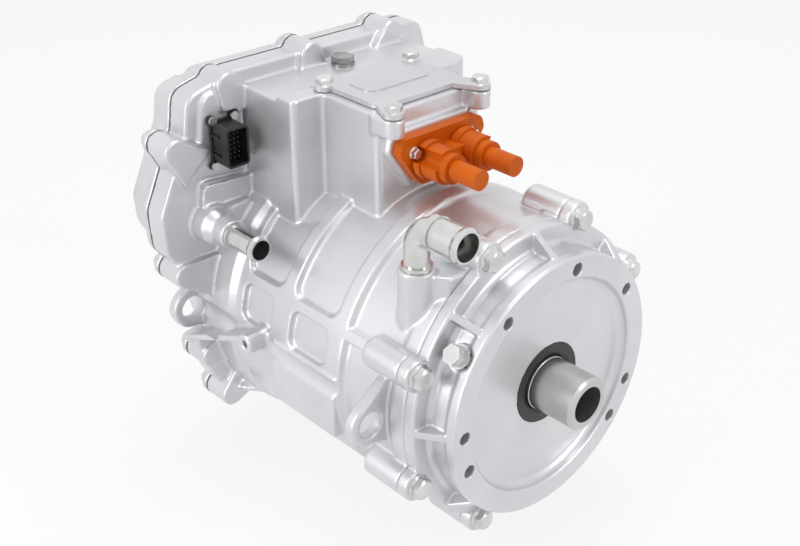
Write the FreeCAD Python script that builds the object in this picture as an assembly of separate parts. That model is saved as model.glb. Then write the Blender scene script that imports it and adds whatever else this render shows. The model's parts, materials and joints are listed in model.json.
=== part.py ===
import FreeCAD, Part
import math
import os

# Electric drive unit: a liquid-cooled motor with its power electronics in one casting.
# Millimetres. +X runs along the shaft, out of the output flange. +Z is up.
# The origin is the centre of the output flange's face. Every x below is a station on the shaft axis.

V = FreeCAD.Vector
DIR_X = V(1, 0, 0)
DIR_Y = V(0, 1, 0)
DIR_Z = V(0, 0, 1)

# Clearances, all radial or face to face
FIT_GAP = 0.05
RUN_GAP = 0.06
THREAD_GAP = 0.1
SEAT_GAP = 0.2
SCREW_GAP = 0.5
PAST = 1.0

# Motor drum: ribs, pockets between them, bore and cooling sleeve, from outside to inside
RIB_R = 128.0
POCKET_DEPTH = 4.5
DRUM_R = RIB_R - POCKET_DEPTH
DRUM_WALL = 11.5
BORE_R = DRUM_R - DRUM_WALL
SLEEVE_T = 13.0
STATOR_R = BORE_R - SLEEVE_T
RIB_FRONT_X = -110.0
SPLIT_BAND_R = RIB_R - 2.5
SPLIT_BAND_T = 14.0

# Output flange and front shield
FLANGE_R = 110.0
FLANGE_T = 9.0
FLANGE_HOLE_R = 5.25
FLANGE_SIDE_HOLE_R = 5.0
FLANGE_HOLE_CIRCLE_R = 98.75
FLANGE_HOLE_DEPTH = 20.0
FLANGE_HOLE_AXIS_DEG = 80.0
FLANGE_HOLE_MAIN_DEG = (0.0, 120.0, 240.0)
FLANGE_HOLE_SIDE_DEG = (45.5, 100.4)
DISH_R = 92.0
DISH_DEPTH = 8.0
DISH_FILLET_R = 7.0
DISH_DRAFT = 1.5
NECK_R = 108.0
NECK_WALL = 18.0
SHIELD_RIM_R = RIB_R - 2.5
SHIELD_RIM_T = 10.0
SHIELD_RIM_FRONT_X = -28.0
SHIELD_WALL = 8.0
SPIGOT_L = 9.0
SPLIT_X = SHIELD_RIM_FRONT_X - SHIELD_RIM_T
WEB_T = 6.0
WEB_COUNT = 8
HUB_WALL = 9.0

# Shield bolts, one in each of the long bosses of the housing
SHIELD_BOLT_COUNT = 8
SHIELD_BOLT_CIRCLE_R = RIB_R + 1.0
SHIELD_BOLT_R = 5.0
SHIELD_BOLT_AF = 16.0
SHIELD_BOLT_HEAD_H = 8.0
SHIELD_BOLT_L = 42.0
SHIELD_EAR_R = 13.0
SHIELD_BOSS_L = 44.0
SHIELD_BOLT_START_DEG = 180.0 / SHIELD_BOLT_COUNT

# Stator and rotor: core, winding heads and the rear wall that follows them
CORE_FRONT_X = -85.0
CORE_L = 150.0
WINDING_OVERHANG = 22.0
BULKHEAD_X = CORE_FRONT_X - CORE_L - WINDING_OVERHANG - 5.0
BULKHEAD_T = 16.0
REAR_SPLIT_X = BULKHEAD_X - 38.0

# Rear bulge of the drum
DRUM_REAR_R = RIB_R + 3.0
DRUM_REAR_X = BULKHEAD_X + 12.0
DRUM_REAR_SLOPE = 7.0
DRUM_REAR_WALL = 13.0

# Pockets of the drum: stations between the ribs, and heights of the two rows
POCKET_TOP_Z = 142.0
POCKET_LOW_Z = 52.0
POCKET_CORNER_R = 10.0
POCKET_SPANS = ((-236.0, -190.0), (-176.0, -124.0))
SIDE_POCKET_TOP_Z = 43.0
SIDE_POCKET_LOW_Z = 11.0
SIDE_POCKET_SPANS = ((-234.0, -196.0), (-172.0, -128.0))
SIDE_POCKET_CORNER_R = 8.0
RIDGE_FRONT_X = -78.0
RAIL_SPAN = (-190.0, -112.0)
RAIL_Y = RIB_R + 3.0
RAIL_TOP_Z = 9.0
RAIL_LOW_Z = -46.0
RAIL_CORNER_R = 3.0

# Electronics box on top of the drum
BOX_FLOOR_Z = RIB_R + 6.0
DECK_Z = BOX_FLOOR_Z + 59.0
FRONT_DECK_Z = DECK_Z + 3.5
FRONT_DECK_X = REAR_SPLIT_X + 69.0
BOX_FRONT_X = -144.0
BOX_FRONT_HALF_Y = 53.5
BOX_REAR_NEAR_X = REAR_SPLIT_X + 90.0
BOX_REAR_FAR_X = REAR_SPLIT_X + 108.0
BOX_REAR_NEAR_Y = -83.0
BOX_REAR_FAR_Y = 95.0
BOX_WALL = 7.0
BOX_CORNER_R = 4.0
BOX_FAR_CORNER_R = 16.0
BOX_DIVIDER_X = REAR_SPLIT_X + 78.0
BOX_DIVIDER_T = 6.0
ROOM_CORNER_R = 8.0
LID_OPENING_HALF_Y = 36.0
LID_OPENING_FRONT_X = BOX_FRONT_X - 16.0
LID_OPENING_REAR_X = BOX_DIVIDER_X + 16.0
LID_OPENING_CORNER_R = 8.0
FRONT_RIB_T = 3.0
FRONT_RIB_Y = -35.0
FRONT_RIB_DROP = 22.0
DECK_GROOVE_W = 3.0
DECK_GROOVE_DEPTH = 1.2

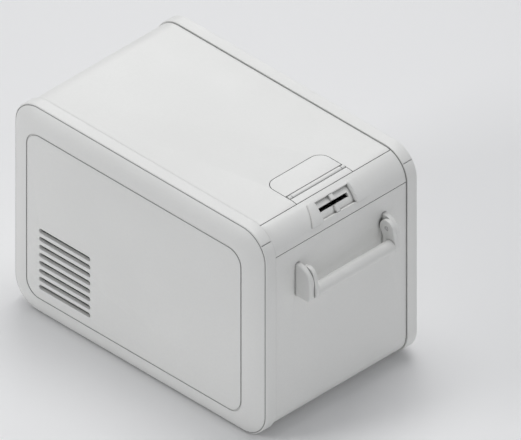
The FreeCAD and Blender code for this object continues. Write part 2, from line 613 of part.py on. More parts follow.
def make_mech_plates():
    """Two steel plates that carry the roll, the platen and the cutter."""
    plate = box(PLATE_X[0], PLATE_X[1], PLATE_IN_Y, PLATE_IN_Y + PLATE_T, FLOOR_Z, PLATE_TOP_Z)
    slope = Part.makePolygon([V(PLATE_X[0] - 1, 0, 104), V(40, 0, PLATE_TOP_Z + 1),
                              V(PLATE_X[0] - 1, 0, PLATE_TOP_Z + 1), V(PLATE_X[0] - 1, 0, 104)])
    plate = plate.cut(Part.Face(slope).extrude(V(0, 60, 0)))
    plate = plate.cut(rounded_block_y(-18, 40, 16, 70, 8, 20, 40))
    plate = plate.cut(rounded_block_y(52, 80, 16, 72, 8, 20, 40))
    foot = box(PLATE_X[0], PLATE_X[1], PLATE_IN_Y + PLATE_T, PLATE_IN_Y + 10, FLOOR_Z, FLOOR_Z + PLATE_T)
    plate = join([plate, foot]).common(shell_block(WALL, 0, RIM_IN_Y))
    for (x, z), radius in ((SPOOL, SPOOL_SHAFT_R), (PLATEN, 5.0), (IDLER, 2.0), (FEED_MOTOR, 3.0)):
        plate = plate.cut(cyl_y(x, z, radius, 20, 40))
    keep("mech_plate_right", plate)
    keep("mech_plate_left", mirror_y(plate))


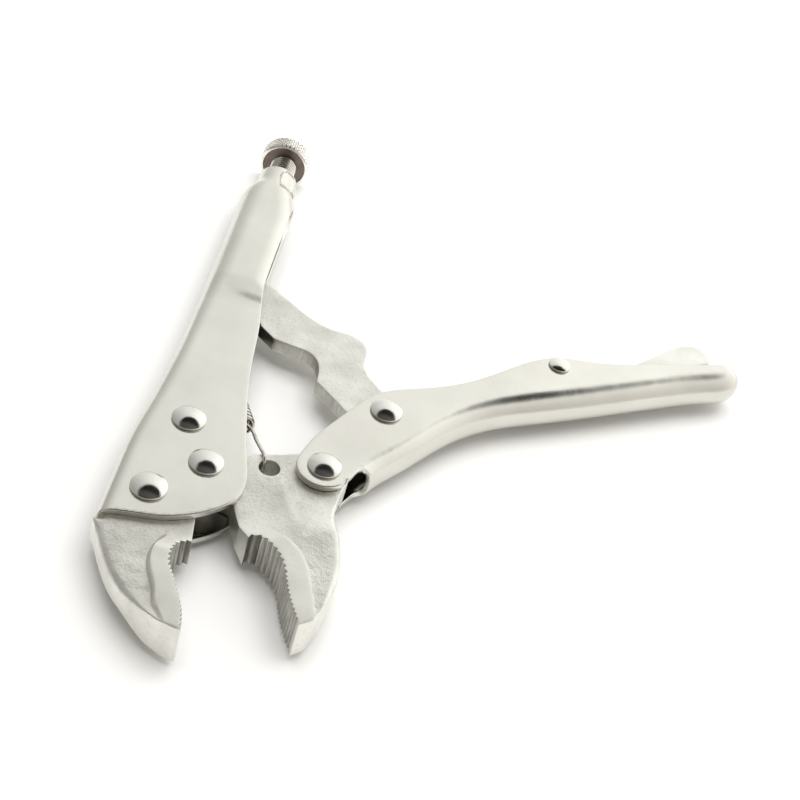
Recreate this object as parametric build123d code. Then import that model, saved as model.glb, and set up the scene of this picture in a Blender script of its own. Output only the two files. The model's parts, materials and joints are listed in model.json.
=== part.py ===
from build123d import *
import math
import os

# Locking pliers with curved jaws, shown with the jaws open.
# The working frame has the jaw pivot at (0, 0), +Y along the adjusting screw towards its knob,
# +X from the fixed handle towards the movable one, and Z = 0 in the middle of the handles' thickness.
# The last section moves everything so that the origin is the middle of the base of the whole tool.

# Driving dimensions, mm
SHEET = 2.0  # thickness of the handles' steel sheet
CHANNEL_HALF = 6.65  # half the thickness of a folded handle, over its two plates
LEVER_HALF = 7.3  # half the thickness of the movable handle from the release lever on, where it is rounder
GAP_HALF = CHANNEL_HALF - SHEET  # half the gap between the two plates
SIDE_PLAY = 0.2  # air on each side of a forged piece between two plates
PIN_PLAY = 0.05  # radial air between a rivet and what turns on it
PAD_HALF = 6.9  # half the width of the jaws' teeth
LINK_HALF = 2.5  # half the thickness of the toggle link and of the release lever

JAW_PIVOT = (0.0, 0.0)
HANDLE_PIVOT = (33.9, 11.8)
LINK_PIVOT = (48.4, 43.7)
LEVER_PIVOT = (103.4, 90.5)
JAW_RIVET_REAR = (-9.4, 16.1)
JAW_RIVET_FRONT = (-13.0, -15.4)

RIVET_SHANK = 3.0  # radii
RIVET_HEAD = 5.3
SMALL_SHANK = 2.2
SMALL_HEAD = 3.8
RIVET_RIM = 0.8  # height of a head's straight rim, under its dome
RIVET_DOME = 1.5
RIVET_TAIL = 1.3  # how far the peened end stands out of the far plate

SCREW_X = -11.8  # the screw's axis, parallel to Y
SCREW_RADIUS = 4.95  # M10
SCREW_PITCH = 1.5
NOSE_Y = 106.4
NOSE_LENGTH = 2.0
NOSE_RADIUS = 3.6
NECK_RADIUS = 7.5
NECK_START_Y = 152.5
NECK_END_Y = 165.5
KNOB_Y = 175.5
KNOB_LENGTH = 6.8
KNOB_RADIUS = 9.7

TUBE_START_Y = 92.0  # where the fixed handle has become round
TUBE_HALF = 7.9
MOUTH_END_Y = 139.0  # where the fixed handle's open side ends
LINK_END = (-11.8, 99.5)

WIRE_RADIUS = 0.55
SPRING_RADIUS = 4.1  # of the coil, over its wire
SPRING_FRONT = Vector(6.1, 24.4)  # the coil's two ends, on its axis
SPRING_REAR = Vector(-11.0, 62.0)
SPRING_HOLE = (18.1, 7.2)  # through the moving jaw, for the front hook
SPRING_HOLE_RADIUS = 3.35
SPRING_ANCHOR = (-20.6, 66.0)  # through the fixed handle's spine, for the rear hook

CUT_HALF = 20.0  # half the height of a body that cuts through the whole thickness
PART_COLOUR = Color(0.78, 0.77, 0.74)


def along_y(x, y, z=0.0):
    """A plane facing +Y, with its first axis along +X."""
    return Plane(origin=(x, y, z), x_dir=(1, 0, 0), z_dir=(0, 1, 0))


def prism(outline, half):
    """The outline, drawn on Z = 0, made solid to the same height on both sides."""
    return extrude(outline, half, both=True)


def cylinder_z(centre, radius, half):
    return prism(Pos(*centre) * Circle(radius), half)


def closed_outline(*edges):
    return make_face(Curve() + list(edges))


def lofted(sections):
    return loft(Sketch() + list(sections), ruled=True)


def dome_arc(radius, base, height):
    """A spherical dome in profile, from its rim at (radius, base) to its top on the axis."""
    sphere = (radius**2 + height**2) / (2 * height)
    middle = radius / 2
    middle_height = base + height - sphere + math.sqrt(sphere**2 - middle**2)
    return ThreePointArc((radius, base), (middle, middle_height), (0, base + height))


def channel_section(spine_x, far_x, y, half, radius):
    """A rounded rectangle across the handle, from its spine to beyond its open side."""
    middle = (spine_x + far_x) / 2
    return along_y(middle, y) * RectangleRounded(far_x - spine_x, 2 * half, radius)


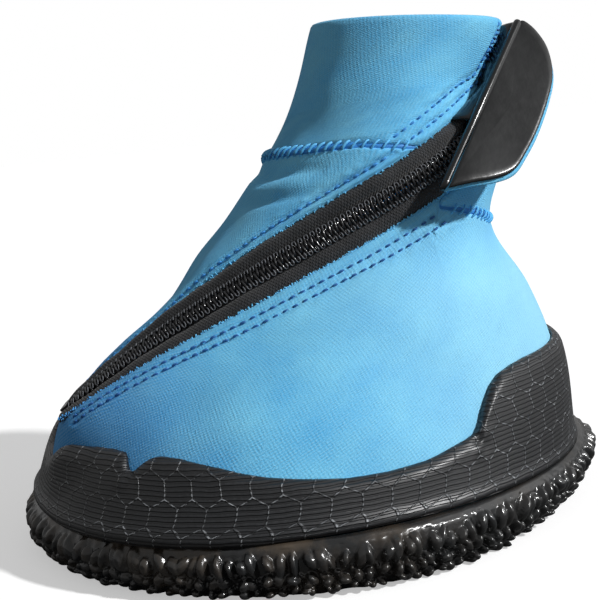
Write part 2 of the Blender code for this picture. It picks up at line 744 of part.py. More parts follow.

....

WRITTEN PROBLEM -
Looking at the data above, show all lines where the word "script" occurs.

REPLY -
Write the FreeCAD Python script that builds the object in this picture as an assembly of separate parts. That model is saved as model.glb. Then write the Blender scene script that imports it and adds whatever else this render shows. The model's parts, materials and joints are listed in model.json.
Recreate this object as parametric build123d code. Then import that model, saved as model.glb, and set up the scene of this picture in a Blender script of its own. Output only the two files. The model's parts, materials and joints are listed in model.json.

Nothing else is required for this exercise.